Learning Objectives:

A student who successfully fulfills the course requirements will have demonstrated:
  1. an understanding of the semiconductor bonding and energy band models, of semiconductor carrier properties and statistics, and of carrier action. [a,k]
  2. an ability to apply standard device models to explain/calculate critical internal parameters and standard terminal characteristics of the pn-junction diode and the Schottky diode. [a,e,k]
  3. an ability to apply standard device models to explain/calculate critical internal parameters and standard terminal characteristics of the Metal-Oxide-Semiconductor field Effect Transistor and the Bipolar Junction Transistor. [a,e,k]

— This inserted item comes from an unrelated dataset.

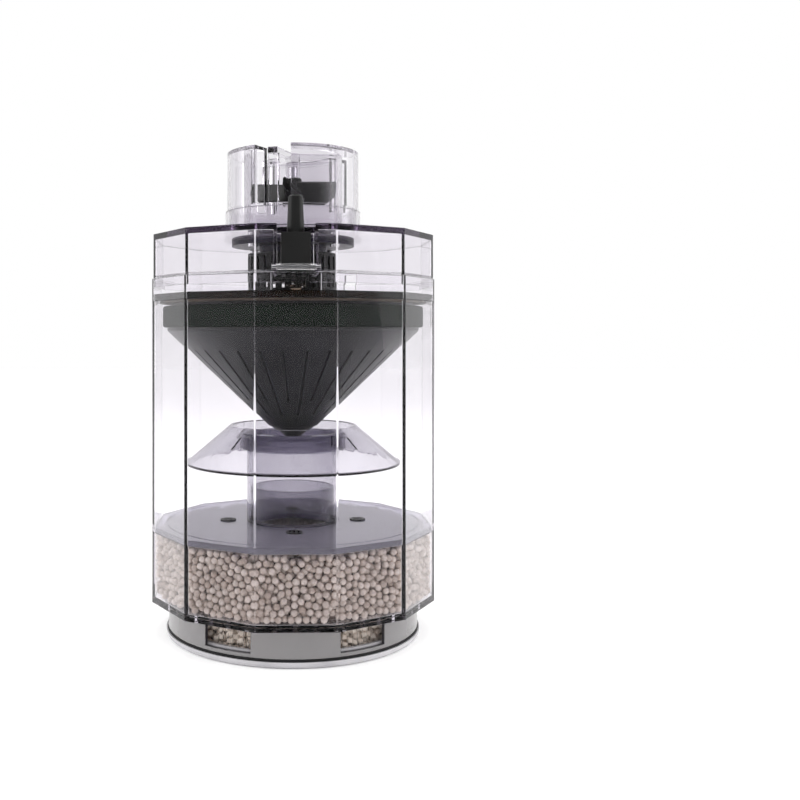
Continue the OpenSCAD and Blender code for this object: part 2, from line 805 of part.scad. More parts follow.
module turret_collar() {
    color([0.85, 0.84, 0.88, 0.35]) translate([0, 0, collar_z]) {
        ring(collar_r, collar_in, collar_h);
        ring(collar_r, lid_hole_r, collar_floor);
    }
}

module outlet_windows(r) {
    round_array(outlet_n) translate([0, 0, sill_z]) wedge(outlet_from, outlet_to, r, drum_h + over);
}

module turret_drum() {
    color([0.86, 0.85, 0.89, 0.35]) {
        difference() {
            union() {
                translate([0, 0, drum_z]) ring(drum_r, drum_r - drum_wall, drum_h);
                translate([0, 0, drum_foot_z]) ring(drum_foot_r, drum_foot_r - drum_wall, drum_z - drum_foot_z + 1.2);
                translate([0, 0, drum_foot_z]) ring(drum_foot_r, duct_r, 1.8);
                translate([0, 0, drum_top - roof_t]) ring(drum_r, duct_r, roof_t);
            }
            outlet_windows(drum_r + 4);
        }
        round_array(outlet_n) rotate([0, 0, outlet_from - 2]) translate([0, post_r - drum_r, sill_z - 1])
            cylinder(r = post_r, h = drum_top - sill_z + 1);
    }
}

// The duct has a pillar in each outlet window that carries an arm of the bridge
module turret_duct() {
    color([0.82, 0.81, 0.86, 0.4]) difference() {
        translate([0, 0, drum_foot_z]) ring(duct_r, duct_in, drum_top - drum_foot_z);
        difference() {
            outlet_windows(duct_r + 4);
            round_array(outlet_n, arm_turn) translate([0, 0, sill_z - over])
                spoke(arm_w, duct_in - over, duct_r + over, drum_h);
        }
        round_array(outlet_n, arm_turn) translate([0, 0, drum_top - arm_h])
            spoke(arm_w + 2 * snug, duct_in - over, duct_r + over, arm_h + over);
    }
}

module bearing_bridge() {
    color([0.85, 0.84, 0.88, 0.4]) difference() {
        union() {
            translate([0, 0, bridge_z]) cylinder(r = bridge_r, h = bridge_h);
            round_array(outlet_n, arm_turn) translate([0, 0, drum_top - arm_h]) linear_extrude(arm_h)
                polygon([[-arm_root_w / 2, 0], [arm_root_w / 2, 0], [arm_w / 2, -duct_r], [-arm_w / 2, -duct_r]]);
        }
        translate([0, 0, bridge_z - over]) cylinder(r = pin_r, h = 6 + over);
    }
}

module impeller_pin() {
    pin_z = hub_z - 0.2 - cap_h;
    color([0.8, 0.8, 0.82]) translate([0, 0, pin_z]) cylinder(r = pin_r, h = bridge_z + 6 - pin_z);
}

module pin_cap() {
    color([0.85, 0.85, 0.88]) translate([0, 0, hub_z - 0.2 - cap_h]) ring(cap_r, pin_r, cap_h);
}

module impeller() {
    color([0.12, 0.12, 0.13]) translate([0, 0, hub_z]) difference() {
        union() {
            cylinder(r = hub_r, h = hub_h);
            translate([0, 0, hub_h / 2 - blade_drop])
                blades(blade_n, hub_r, blade_r, blade_chord, blade_t, blade_pitch, blade_chamfer);
        }
        translate([0, 0, -over]) cylinder(r = hub_bush_r, h = hub_h + 2 * over);
    }
}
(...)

Assessment Method for Learning Objectives: Exam 1 will assess outcome (i), exam 2 will access outcome (ii), and exam 3, given during finals week, will access outcome (iii).

Lecture Outline:

Lectures Topic
1-16 SEMICONDUCTOR FUNDAMENTALS Course Introduction (1) Semiconductor materials and models (2) Carrier properties and statistics (4) Carrier action -- drift, diffusion and recombination-generation (6)

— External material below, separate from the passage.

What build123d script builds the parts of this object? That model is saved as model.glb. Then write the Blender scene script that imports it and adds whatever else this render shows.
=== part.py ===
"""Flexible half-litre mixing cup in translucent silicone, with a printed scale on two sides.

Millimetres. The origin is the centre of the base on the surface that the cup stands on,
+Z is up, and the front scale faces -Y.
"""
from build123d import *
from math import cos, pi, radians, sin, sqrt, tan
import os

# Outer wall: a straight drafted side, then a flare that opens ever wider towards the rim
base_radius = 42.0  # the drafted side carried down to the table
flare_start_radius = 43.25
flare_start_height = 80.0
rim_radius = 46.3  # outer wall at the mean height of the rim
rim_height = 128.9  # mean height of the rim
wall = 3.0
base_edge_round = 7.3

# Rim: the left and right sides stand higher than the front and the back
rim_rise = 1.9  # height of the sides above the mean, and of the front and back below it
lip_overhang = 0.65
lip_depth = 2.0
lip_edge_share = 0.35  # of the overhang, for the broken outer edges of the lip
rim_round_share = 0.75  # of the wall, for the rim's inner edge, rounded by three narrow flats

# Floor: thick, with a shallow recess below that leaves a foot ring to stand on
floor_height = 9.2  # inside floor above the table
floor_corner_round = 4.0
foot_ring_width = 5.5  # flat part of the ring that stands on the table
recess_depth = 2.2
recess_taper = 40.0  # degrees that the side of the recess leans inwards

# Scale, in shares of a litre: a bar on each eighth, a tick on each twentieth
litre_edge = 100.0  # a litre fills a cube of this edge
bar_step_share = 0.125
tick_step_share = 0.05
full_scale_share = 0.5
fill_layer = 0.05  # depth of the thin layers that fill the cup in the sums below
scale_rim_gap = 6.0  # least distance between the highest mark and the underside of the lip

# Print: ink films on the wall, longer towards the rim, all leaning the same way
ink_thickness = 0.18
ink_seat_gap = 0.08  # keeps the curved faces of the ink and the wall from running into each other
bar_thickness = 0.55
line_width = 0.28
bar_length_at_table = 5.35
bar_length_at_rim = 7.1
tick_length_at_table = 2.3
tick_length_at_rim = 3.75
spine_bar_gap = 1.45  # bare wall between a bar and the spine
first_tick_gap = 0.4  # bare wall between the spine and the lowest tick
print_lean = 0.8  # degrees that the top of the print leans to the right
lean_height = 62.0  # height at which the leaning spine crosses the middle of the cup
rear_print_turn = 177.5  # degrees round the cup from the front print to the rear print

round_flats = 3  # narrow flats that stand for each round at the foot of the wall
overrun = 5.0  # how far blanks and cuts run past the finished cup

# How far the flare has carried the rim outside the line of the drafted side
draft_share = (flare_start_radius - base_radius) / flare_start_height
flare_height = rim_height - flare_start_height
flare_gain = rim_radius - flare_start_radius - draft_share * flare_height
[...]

17-31 DIODES pn Junction diodes Fabrication (1) Electrostatics (2) Ideal I-V characteristics (2) Breakdown (1) Select deviations from the ideal (1) Reverse-bias junction capacitance (1) Schottky diodes (3) Optoelectronic diodes (1)
32-44 TRANSISTORS Bipolar junction transistors (5) Metal-oxide-semiconductor field-effect transistors (5) Modern field-effect transistor structures (2)
( ) designates the number of lecture periods devoted to any particular topic. Remaining hours are used for examinations and problem solution discussions.